Rectified Ion Transport with Low-Cost Ionic Diodes Based on Sulfonated Poly-(Phenylene-Oxide)

Abstract

Ionic rectifiers/diodes are devices with potential applications in water treatment (desalination) and sensors. Diode preparation sometimes involves expensive processes such as laser drilling and thus the need for simpler and low-cost methods. We developed a low-cost cation rectifying hybrid membrane ionic rectifier where a microporous sulfonated poly-(2,6-dimethyl phenylene oxide) (SPPO) was asymmetrically attached to a microhole region in a polypropylene adhesive tape substrate. Contact angle measurements showed that SPPO is hydrophilic with a 62° angle.
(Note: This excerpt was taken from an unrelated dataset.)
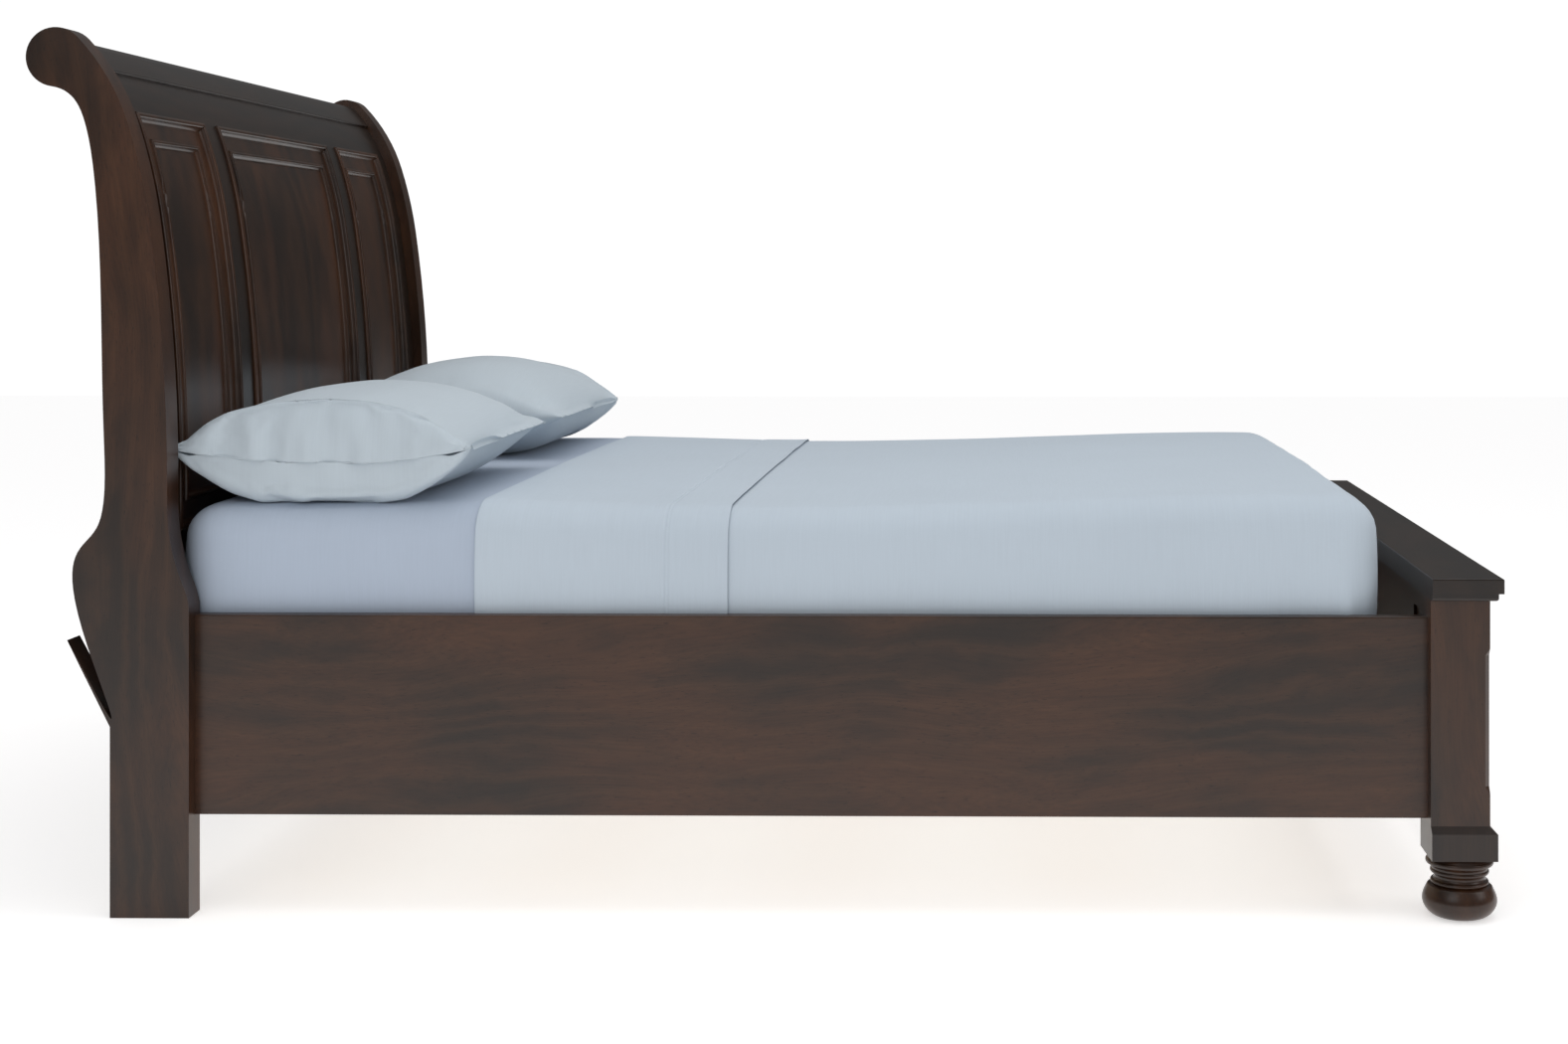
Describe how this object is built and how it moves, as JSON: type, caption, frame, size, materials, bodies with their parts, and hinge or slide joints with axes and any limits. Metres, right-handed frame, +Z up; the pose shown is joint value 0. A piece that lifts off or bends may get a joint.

In comparison, the polypropylene adhesive tape and SPPO within it are hydrophobic with angles of 101° and 87°, respectively, contributing to the diode's stability in water. Zeta potential measurements confirmed the negative charge of the SPPO surface in all electrolyte solutions. Scanning electron microscopy revealed that the punctured tape substrate has a 3–4 µm microhole and a thickness of about 25 µm. The SPPO membrane is ≈29 µm thick with a smooth cross-sectional surface. The effects of electrolyte, ionic strength and microhole diameter on ionic diode performance were investigated using cyclic voltammetry and chronoamperometry in a 4-electrode measurement cell. The reported ionic rectifier is simple to fabricate, and it shows good rectification even in high ionic strength media.